Un témoin plus intuitif que les autres m'a raconté avoir vu un fond de tristesse sous le feu de celle qui, cette année seulement, tout en se débattant avec les affres de la création de son CD, avait déménagé huit fois.

Mais l'enthousiasme du travail accompli a continué d'accompagner Ève Cournoyer toute la semaine dernière. Elle avait même, samedi, envoyé par courriel à ses musiciens les premières dates de sa tournée de l'automne. Et puis, allez savoir pourquoi, dimanche, tout s'est écroulé. Une trappe noire et profonde, grouillante de désespoir, s'est ouverte et a englouti Ève Cournoyer.

Je ne comprends toujours pas ce qui s'est passé. Et je ne parle pas de sa mort, dont je suis convaincue que personne n'aurait pu la détourner. Je parle plutôt de sa vie, des 4 CD en 10 ans qu'elle a conçus, écrits, produits à bout de bras, de manière totalement indépendante, avec intégrité et intransigeance.

Comment se fait-il que je sois passée à côté de cette artiste talentueuse et authentique, de sa voix singulière, de ses textes toujours signifiants, de la force percutante de son rock?

J'écoute Tout arrive, irrésistible chanson pop pour laquelle elle a reçu un prix de la Socan en 2006, et je n'entends pas une artiste de la marge. J'entends une artiste engagée, engageante, aussi attachante qu'Ariane Moffatt, aussi délicieusement anticonformiste que Pierre Lapointe, et dont les musiques sont aussi accessibles et accrocheuses que celles de Karkwa ou des Cowboys fringants.

Pourquoi le succès a-t-il été leur lot et pas le sien?

Il serait facile d'en attribuer la cause à une industrie qui n'en a que pour les produits formatés, lisses et chromés, et qui reste sourde aux voix originales et personnelles comme la sienne.

Ève Cournoyer était la première à dénoncer cette industrie qui semblait l'exclure. Mais en fin de compte, c'est plus compliqué que ça, comme me l'ont raconté des gens qui l'ont connue.

Ève Cournoyer refusait de jouer la game, de faire les compromis qu'un jour il faut bien faire pour rejoindre un plus large public. En tant qu'ancien mannequin, ses années dans le milieu de la mode lui avaient laissé un goût amer et une aversion pour toute forme d'esthétisme. Elle s'habillait n'importe comment, ne se maquillait pas et prenait un malin plaisir à laisser les cernes creuser son beau visage.

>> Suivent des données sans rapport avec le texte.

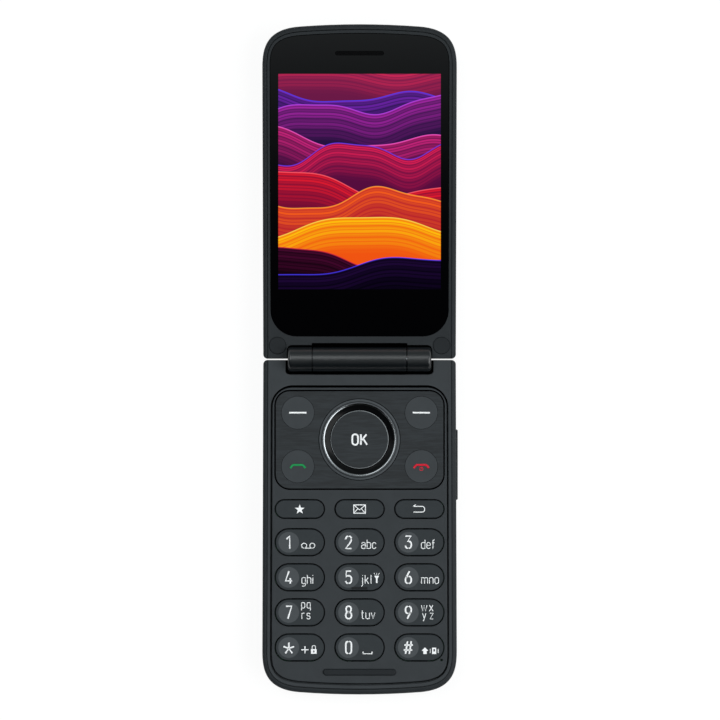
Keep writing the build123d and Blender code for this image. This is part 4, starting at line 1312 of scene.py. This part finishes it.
@dataclass(frozen=True)
class Lamp:
    """A soft lamp that faces the telephone: its place, its width and height in metres, and its watts."""

    name: str
    place: Place
    size: Spot
    power: float
    tint: Place = (0.975, 0.995, 1.0)

    def build(self) -> None:
        """Hangs the lamp where the camera doesn't see it."""
        bpy.ops.object.light_add(type="AREA", location=self.place)
        lamp = bpy.context.object
        lamp.name = self.name
        lamp.rotation_euler = (-Vector(self.place)).to_track_quat("-Z", "Y").to_euler()
        lamp.data.shape = "RECTANGLE"
        lamp.data.size, lamp.data.size_y = self.size
        lamp.data.energy = self.power
        lamp.data.color = self.tint
        lamp.visible_camera = False


@dataclass
class Studio:
    """Camera, lamps, pale floor and far wall."""

    view_width: float = 216.0
    view_middle: Spot = (0.135, -0.19)
    view_height: float = 1810.4
    view_distance: float = 1800.0
    sensor: float = 36.0
    clip: Spot = (0.05, 100.0)
    darkest: float = 0.006
    sky: float = 0.95
    sky_fall: float = 0.68
    horizon: float = 0.12
    sky_tint: Colour = (0.9, 0.975, 1.0, 1.0)
    floor_size: float = 60.0
    floor_glow: float = 0.91
    wall_radius: float = 6.0
    wall_height: float = 0.4
    wall_sides: int = 96
    wall_glow: float = 0.99
    paper_tone: Colour = (0.8, 0.8, 0.8, 1.0)
    faint_tone: Colour = (0.12, 0.12, 0.12, 1.0)
    lamps: tuple[Lamp, ...] = (
        Lamp("lamp_left", (-0.46, 0.3, 1.4), (1.1, 0.56), 6.8),
        Lamp("lamp_right", (1.12, -0.34, 1.28), (1.6, 1.27), 22.2),
    )

    def build(self) -> None:
        """Sets up everything around the telephone."""
        self.camera()
        self.world()
        self.floor()
        self.wall()
        for lamp in self.lamps:
            lamp.build()
        bpy.context.scene.view_settings.view_transform = "Standard"

    def camera(self) -> None:
        """Looks straight down on the open telephone, as the photograph does."""
        place = (self.view_middle[0] * MM, self.view_middle[1] * MM, self.view_height * MM)
        bpy.ops.object.camera_add(location=place, rotation=(0.0, 0.0, 0.0))
        camera = bpy.context.object
        camera.name = "camera"
        camera.data.sensor_width = self.sensor
        camera.data.lens = self.sensor * self.view_distance / self.view_width
        camera.data.clip_start, camera.data.clip_end = self.clip
        bpy.context.scene.camera = camera

    def world(self) -> None:
        """Sky that is dark overhead and towards the keys, and bright beyond the screen."""
        graph = Graph(bpy.data.worlds.new("studio_world"))
        direction = graph.node("ShaderNodeTexCoord", {}, {}, output="Generated")
        along = graph.split(direction, "Y")
        edge = along.ramp(0.0, 0.077, smooth=False) ** 3.0
        fall = 1 - self.sky_fall * along.ramp(0.15, 0.72)
        near_floor = 1 - graph.split(direction, "Z").ramp(0.05, 0.4)
        strength = edge * fall * self.sky + near_floor * along.ramp(-0.1, 0.4) * self.horizon
        sockets = {0: self.sky_tint, 1: strength + self.darkest}
        shader = graph.node("ShaderNodeBackground", {}, sockets)
        graph.node("ShaderNodeOutputWorld", {}, {0: shader})
        bpy.context.scene.world = graph.owner

    def paper(self, name: str, glow: float) -> bpy.types.Material:
        """White that the camera and mirrors see as white, with the shadow kept.

        Args:
            name: Name of the material.
            glow: Share of the white that no shadow takes.

        Returns:
            The material.
        """
        graph = Graph(bpy.data.materials.new(name))
        rays = ("Is Camera Ray", "Is Glossy Ray", "Is Transmission Ray")
        camera, glossy, through = (graph.node("ShaderNodeLightPath", {}, {}, output=ray) for ray in rays)
        seen = (camera + glossy + through).smallest(1.0)
        matt = graph.node("ShaderNodeBsdfDiffuse", {}, {0: self.paper_tone})
        faint = graph.node("ShaderNodeBsdfDiffuse", {}, {0: self.faint_tone})
        shine = graph.node("ShaderNodeEmission", {}, {0: WHITE, 1: glow})
        white = graph.node("ShaderNodeAddShader", {}, {0: faint, 1: shine})
        shader = graph.node("ShaderNodeMixShader", {}, {0: seen, 1: matt, 2: white})
        graph.node("ShaderNodeOutputMaterial", {}, {0: shader})
        return graph.owner

    def floor(self) -> None:
        """Wide table top at height 0."""
        bpy.ops.mesh.primitive_plane_add(size=self.floor_size, location=(0.0, 0.0, 0.0))
        floor = bpy.context.object
        floor.name = "floor"
        floor.data.materials.append(self.paper("floor_paper", self.floor_glow))

    def wall(self) -> None:
        """Low far wall, so that the horizon is white too."""
        bpy.ops.mesh.primitive_cylinder_add(
            vertices=self.wall_sides,
            radius=self.wall_radius,
            depth=self.wall_height,
            end_fill_type="NOTHING",
            location=(0.0, 0.0, self.wall_height / 2),
        )
        wall = bpy.context.object
        wall.name = "far_wall"
        wall.data.materials.append(self.paper("wall_paper", self.wall_glow))


def main() -> None:
    """Builds everything in order."""
    logging.basicConfig(level=logging.INFO, format="%(message)s", stream=sys.stdout)
    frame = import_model()
    bpy.ops.object.select_all(action="DESELECT")
    for assembly in (Housings, Screens, Inner, Navigation, Keys):
        assembly(frame["nodes"]).build()
    Studio().build()


if __name__ == "__main__":
    main()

Elle était féministe, solidaire des femmes et mère d'une fille qu'elle élevait seule et à qui plusieurs de ses chansons sont dédiées. Inspirée par les écrits de Virginia Woolf, elle avait un jour confié à un ami son respect pour la décision de l'écrivaine d'en finir avec ses jours en s'enfonçant dans une rivière, les poches lourdes de cailloux.

Lundi soir, les amis et musiciens d'Ève Cournoyer se sont réunis au Quai des brumes pour pleurer sa disparition. À eux, il reste une foule d'images et de souvenirs de cette belle grande brune qui brûlait d'un feu intense. À moi, il ne reste que ses chansons, le son singulier de sa voix et la conscience douloureuse qu'elle ne reviendra plus, mais que de son labeur naîtront d'autres fleurs que, cette fois, je ne ferai pas l'erreur de négliger.